Date: 2004-11-22 01:51 pm (UTC)
From: (Anonymous)
What about Station to Station?

(no subject)

Date: 2004-11-22 01:53 pm (UTC)
From: [identity profile] imomus.livejournal.com
My least favourite Bowie album of the 70s, thanks to all the god-bothering.

(no subject)

Date: 2004-11-22 01:59 pm (UTC)
From: (Anonymous)
Ha ha! What, worse than Pin-Ups?

(no subject)

Date: 2004-11-22 02:03 pm (UTC)
From: [identity profile] imomus.livejournal.com
I don't count that, it's just a cover versions potboiler.

(no subject)

Date: 2004-11-22 02:03 pm (UTC)
From: (Anonymous)
Personally, I've waited my whole life for a Momus gospel album. What's the delay?

(no subject)

Date: 2004-11-22 02:10 pm (UTC)
From: (Anonymous)
Actually, the most interesting thing about Station to Station is it's overload of irony. Bowie has described the Thin White Duke as someone who has no whatsoever faith in the torch songs he sings but desperately needs to believe them, a sort of Jacky in reverse. That's a stunning paradox.

(no subject)

Date: 2004-11-22 02:11 pm (UTC)
From: (Anonymous)
'no faith whatsoever'. Sorry, got a bit giddy there.

From MTV to VH1

Date: 2004-11-22 02:25 pm (UTC)
From: (Anonymous)
I remember Beck's first appearance on television with Thurston Moore on 120 Minutes. He would not answer questions but would just throw his shoe and playback crazy stuff on a pocket dictaphone.

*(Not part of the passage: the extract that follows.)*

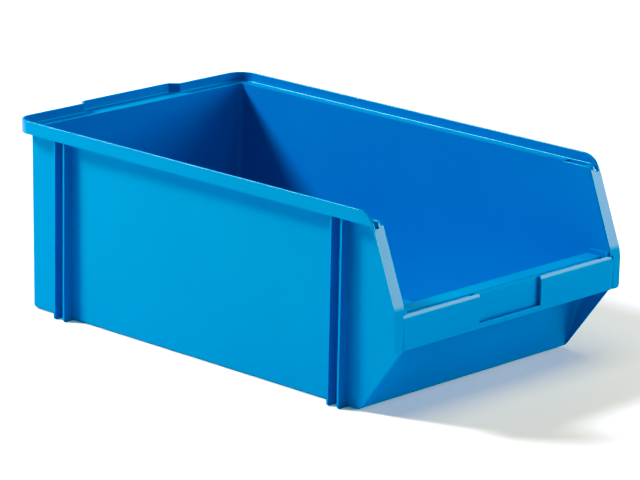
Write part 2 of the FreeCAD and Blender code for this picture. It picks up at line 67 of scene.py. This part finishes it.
# Tone curves of the view for red, green and blue: the level of a colour, and the level it is shown at.
CURVES = (
    ((0.095, 0.0), (0.21, 0.17), (0.45, 0.45)),
    ((0.03, 0.026), (0.1, 0.083), (0.16, 0.152), (0.3, 0.33), (0.6, 0.62)),
    ((0.1, 0.095), (0.3, 0.3), (0.4, 0.415), (0.5, 0.545), (0.74, 0.685)),
)


def direction(azimuth, elevation):
    """Unit vector from the bin towards this azimuth and elevation in degrees. Azimuth 0 is in front, at -Y."""
    turn, rise = math.radians(azimuth), math.radians(elevation)
    return Vector((math.sin(turn) * math.cos(rise), -math.cos(turn) * math.cos(rise), math.sin(rise)))


def make_camera():
    data = bpy.data.cameras.new("camera")
    data.lens, data.sensor_width = LENS, SENSOR
    data.clip_start, data.clip_end = CAMERA_NEAR, CAMERA_FAR
    camera = bpy.data.objects.new("camera", data)
    bpy.context.scene.collection.objects.link(camera)
    back = direction(CAMERA_AZIMUTH, CAMERA_ELEVATION)
    turn, roll = math.radians(CAMERA_AZIMUTH), math.radians(CAMERA_ROLL)
    level = Vector((math.cos(turn), math.sin(turn), 0.0))
    rise = back.cross(level)
    right = level * math.cos(roll) + rise * math.sin(roll)
    up = rise * math.cos(roll) - level * math.sin(roll)
    camera.matrix_world = Matrix((right, up, back)).transposed().to_4x4()
    camera.location = AIM + back * CAMERA_DISTANCE
    bpy.context.scene.camera = camera


def make_light(name, azimuth, elevation, width, height, power):
    """A soft box that faces the point the camera aims at."""
    data = bpy.data.lights.new(name, "AREA")
    data.shape = "RECTANGLE"
    data.size, data.size_y = width, height
    data.energy = power
    light = bpy.data.objects.new(name, data)
    bpy.context.scene.collection.objects.link(light)
    away = direction(azimuth, elevation)
    light.location = AIM + away * LIGHT_DISTANCE
    light.rotation_mode = "QUATERNION"
    light.rotation_quaternion = away.to_track_quat("Z", "Y")


def mixed(tree, kind, factor, first, second):
    """The result of a Mix node, between two sockets or values."""
    node = tree.nodes.new("ShaderNodeMix")
    node.data_type = kind
    suffix = {"RGBA": "Color", "FLOAT": "Float"}[kind]
    inputs = {socket.identifier: socket for socket in node.inputs}
    outputs = {socket.identifier: socket for socket in node.outputs}
    for name, value in (("Factor_Float", factor), (f"A_{suffix}", first), (f"B_{suffix}", second)):
        if isinstance(value, bpy.types.NodeSocket):
            tree.links.new(value, inputs[name])
        else:
            inputs[name].default_value = value
    return outputs[f"Result_{suffix}"]


def noise(tree, place, scale, detail, roughness=0.5):
    node = tree.nodes.new("ShaderNodeTexNoise")
    node.inputs["Scale"].default_value = scale
    node.inputs["Detail"].default_value = detail
    node.inputs["Roughness"].default_value = roughness
    tree.links.new(place, node.inputs["Vector"])
    return node.outputs["Fac"]


def ranged(tree, value, low, high, to_low, to_high):
    """A value moved from one range to another, and held inside it."""
    node = tree.nodes.new("ShaderNodeMapRange")
    for name, number in (("From Min", low), ("From Max", high), ("To Min", to_low), ("To Max", to_high)):
        node.inputs[name].default_value = number
    tree.links.new(value, node.inputs["Value"])
    return node.outputs["Result"]


def object_place(tree):
    return tree.nodes.new("ShaderNodeTexCoord").outputs["Object"]


def glow(tree, given, shown):
    """A strength of glow that gives one light to the scene, and shows as another where it is seen directly."""
    path = tree.nodes.new("ShaderNodeLightPath")
    return mixed(tree, "FLOAT", path.outputs["Is Camera Ray"], given, shown)


def make_world():
    """A faint even light from all round, which shows as white."""
    world = bpy.data.worlds.new("studio")
    world.use_nodes = True
    tree = world.node_tree
    background = tree.nodes["Background"]
    background.inputs["Color"].default_value = (1, 1, 1, 1)
    tree.links.new(glow(tree, SKY_GLOW, SHOWN), background.inputs["Strength"])
    bpy.context.scene.world = world


def floor_material():
    """Matt white that glows a little, and shows as pure white far from the bin."""
    material = bpy.data.materials.new("floor_white")
    material.use_nodes = True
    tree = material.node_tree
    shader = tree.nodes["Principled BSDF"]
    shader.inputs["Base Color"].default_value = (FLOOR_WHITE, FLOOR_WHITE, FLOOR_WHITE, 1)
    shader.inputs["Roughness"].default_value = FLOOR_ROUGHNESS
    shader.inputs["Specular IOR Level"].default_value = FLOOR_SHINE
    shader.inputs["Emission Color"].default_value = (1, 1, 1, 1)
    distance = tree.nodes.new("ShaderNodeVectorMath")
    distance.operation = "LENGTH"
    tree.links.new(object_place(tree), distance.inputs[0])
    shown = ranged(tree, distance.outputs["Value"], FADE_START, FADE_END, FLOOR_GLOW, SHOWN)
    tree.links.new(glow(tree, FLOOR_GLOW, shown), shader.inputs["Emission Strength"])
    return material


def make_floor():
    """A wide white table, a hair below the bin."""
    mesh = bpy.data.meshes.new("floor")
    corners = [(-FLOOR_REACH, -FLOOR_REACH, 0), (FLOOR_REACH, -FLOOR_REACH, 0),
               (FLOOR_REACH, FLOOR_REACH, 0), (-FLOOR_REACH, FLOOR_REACH, 0)]
    mesh.from_pydata(corners, [], [(0, 1, 2, 3)])
    floor = bpy.data.objects.new("floor", mesh)
    floor.location.z = cad_low.z - FLOOR_GAP
    bpy.context.scene.collection.objects.link(floor)
    mesh.materials.append(floor_material())


def plastic():
    """Satin blue polypropylene: clouded pigment, an eroded mould texture, and a few rubbed patches."""
    material = bpy.data.materials.new("bin_plastic")
    material.use_nodes = True
    tree = material.node_tree
    shader = tree.nodes["Principled BSDF"]
    place = object_place(tree)
    cloud = noise(tree, place, CLOUD_SCALE, CLOUD_DETAIL)
    grain = noise(tree, place, GRAIN_SCALE, GRAIN_DETAIL)
    wear = noise(tree, place, RUB_SCALE, RUB_DETAIL, RUB_BREAKUP)
    lightness = ranged(tree, cloud, CLOUD_LOW, CLOUD_HIGH, 0.0, 1.0)
    tree.links.new(mixed(tree, "RGBA", lightness, BLUE_DEEP, BLUE_LIGHT), shader.inputs["Base Color"])
    roughness = ranged(tree, cloud, CLOUD_LOW, CLOUD_HIGH, ROUGHNESS_LOW, ROUGHNESS_HIGH)
    rubbed = ranged(tree, wear, RUB_LOW, RUB_HIGH, 0.0, 1.0)
    tree.links.new(mixed(tree, "FLOAT", rubbed, roughness, ROUGHNESS_RUBBED), shader.inputs["Roughness"])
    bump = tree.nodes.new("ShaderNodeBump")
    bump.inputs["Strength"].default_value = GRAIN_STRENGTH
    bump.inputs["Distance"].default_value = GRAIN_DEPTH
    tree.links.new(grain, bump.inputs["Height"])
    tree.links.new(bump.outputs["Normal"], shader.inputs["Normal"])
    shader.inputs["IOR"].default_value = REFRACTION
    shader.inputs["Specular IOR Level"].default_value = SHINE
    return material


def grade():
    """A plain view with a camera's contrast, and a toe on its red that keeps the blue as pure as a camera does."""
    view = bpy.context.scene.view_settings
    view.view_transform = "Standard"
    view.use_curve_mapping = True
    red, green, blue, _ = view.curve_mapping.curves
    for curve, points in zip((red, green, blue), CURVES):
        for level, shown in points:
            curve.points.new(level, shown)
    view.curve_mapping.update()


make_camera()
make_world()
make_floor()
for light in LIGHTS:
    make_light(*light)
grade()

material = plastic()
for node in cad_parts.values():
    node.data.materials.clear()
    node.data.materials.append(material)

I turned on the television two years later, and he was talking seriously about "The Year in Music" on VH1.

(no subject)

Date: 2004-11-22 02:27 pm (UTC)
From: [identity profile] 33mhz.livejournal.com
If pieces like The Life of the Fields make it onto the Otto Spooky album, that might well be the gospel album you're looking for.

Then again, if you're not looking for the gospel of Shinto, the ideal time for it might have passed as Momus stopped writing about sound dust. Geeez 'n Gosh's (aka Uwe Schmidt, Atom Heart, etc) audioanimatronics-gone-haywire take on glitch gospel is brilliant.

(no subject)

Date: 2004-11-22 02:30 pm (UTC)
From: (Anonymous)
Maybe if you got a life you wouldn't have to spend it waiting?